I’d sent a news release last week for Pat Guinan, MU Extension climatologist. He said to expect first frost in central counties in mid-October. So, we’re close.

His story also told how September temperatures were more like a normal August. High temps became a new normal for the year. Climatology, the long-term weather, shows warming months year by year in last decade.

With that background, I’d thought we’d get delayed first killing frosts. With delayed planting last spring from excess flooding, soybeans in particular were behind schedule all year on setting pods, turning color or filling pods. Warm weather, especially warm nights, helped speed soybean maturity.

Weather across Missouri grows spottier. That was shown by scattered rains in September. Some places in North Missouri received 10 and 11 inches of rain, while southern corners of the state some stations had less than half inch.

Weather is volatile, but commodity prices are more erratic. Weather affects potential grain in the bin. Less grain brings higher prices and vice versa. Feed prices affect livestock prices. Being a farmer takes being a climate watcher and futures market follower.

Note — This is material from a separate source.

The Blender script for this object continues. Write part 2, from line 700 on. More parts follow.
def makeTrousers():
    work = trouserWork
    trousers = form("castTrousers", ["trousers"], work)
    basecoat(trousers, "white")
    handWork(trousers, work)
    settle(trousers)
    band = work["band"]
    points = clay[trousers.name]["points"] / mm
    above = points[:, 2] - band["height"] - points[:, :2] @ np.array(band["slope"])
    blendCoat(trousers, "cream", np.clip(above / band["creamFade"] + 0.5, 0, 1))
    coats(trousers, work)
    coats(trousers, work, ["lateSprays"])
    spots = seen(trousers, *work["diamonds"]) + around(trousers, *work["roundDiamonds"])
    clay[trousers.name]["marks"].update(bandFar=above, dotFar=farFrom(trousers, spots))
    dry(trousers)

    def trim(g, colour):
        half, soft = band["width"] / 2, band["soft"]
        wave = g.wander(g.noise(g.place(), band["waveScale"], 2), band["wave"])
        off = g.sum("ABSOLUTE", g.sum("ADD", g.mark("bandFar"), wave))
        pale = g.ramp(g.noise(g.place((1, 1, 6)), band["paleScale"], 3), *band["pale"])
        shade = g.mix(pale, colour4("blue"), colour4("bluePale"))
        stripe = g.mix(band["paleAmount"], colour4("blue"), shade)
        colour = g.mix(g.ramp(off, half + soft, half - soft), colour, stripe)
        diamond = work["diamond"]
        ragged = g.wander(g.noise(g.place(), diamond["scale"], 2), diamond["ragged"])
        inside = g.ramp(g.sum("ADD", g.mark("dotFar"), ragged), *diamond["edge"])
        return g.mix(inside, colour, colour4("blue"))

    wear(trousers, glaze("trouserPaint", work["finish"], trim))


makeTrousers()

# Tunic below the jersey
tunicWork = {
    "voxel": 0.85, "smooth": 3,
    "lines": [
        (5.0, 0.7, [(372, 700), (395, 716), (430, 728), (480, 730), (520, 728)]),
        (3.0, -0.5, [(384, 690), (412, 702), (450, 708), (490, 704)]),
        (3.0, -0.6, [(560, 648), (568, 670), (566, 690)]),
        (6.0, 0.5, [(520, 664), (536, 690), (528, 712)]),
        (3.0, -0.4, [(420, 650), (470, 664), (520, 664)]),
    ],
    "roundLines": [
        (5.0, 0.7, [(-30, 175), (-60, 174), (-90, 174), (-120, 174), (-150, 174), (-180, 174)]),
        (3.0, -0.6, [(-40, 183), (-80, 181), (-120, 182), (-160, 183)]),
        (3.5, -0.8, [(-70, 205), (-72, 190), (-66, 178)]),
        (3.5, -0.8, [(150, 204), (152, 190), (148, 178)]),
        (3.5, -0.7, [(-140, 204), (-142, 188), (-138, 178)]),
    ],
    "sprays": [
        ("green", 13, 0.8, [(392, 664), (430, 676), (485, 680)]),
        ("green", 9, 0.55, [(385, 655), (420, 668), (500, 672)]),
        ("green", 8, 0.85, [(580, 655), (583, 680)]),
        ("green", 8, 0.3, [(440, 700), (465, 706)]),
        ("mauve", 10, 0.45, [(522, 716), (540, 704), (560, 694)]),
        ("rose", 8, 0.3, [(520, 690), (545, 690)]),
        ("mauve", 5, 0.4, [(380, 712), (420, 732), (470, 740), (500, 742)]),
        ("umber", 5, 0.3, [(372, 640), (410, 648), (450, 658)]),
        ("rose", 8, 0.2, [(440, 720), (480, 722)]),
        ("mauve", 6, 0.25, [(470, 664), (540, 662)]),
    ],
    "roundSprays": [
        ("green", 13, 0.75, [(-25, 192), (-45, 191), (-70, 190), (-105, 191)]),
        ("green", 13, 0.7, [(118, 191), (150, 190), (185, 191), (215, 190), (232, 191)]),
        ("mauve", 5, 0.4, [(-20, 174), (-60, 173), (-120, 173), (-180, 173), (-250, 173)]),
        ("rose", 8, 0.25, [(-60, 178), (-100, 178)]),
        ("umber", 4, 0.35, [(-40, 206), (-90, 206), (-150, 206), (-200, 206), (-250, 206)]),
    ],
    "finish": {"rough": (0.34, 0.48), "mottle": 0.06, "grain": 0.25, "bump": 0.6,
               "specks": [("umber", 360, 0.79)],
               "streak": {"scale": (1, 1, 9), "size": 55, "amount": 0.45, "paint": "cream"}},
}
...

Recent world supply reports show plentiful corn. On that news, corn prices slumped. Then weather reports came out for northern states indicated real winter coming early. That brought prices back up. Hang on, there’ll be more volatility.

It’s interesting to note that the Corn Belt crept northward with warming in the last 10 years. When I started writing farm news, Minnesota wasn’t considered Corn Belt.

This past crop season, in one of his weekly Extension teleconferences, Pat Guinan revealed meteorologists’ secrets. Old weather models used for years don’t work well in this new weather.

You may be like me and didn’t notice weather forecasters never say “no rain.” There’s always a chance for rain even in long dry spells. I do notice now most forecasts throw in “20 percent chance for showers.” That should cover whatever.

It’d be interesting to check forecasts ahead of that 11.15 rainfall at Princeton in September or 0.51 recorded in the Bootheel.

More than supply-and-demand markets and weather forecasts throw huge variable into market prices. These new threats cost Missouri farmers in particular millions of dollars. They are the unexpected Tariff Tweets.

Missouri farm commodity groups led in sending delegations to the Far East. They opened trade. This helped soybean and beef prices in particular. Free trade was working just fine. Then the government bypassed free enterprise and took on driving markets. That’s when rural economies suffered. No market model predicts those political storms.

A recent non-governmental Tweet told that an alarmingly large percentage of people read not one book a year. Here’s a book that may be worth reading in rural Missouri. After all agriculture remains our No. 1 income in our state. A headline in the New York Times Book Review, Sunday, Oct. 13, caught my eye: “Meat Is Murder: Jonathan Safran Foer links our food choices to climate crisis.”

The book title: “We Are The Weather.” The reviewer doubts a book will stop us from eating cheeseburgers. Those are referred to as junk food. But, I sense reviewer and author both think laws need be passed. That’s what slowed use of tobacco. Those work somewhat.

But, it’s not just one book promoting ideas of meatless diets. In social media and main media there’s growing desire to change farming.

It happened that the “no-meat” book came in the same week the New York Times ran a full-page story on new health research showing the benefits of eating beef. But in following days a smaller story claimed the research was supported by animal agriculture interests.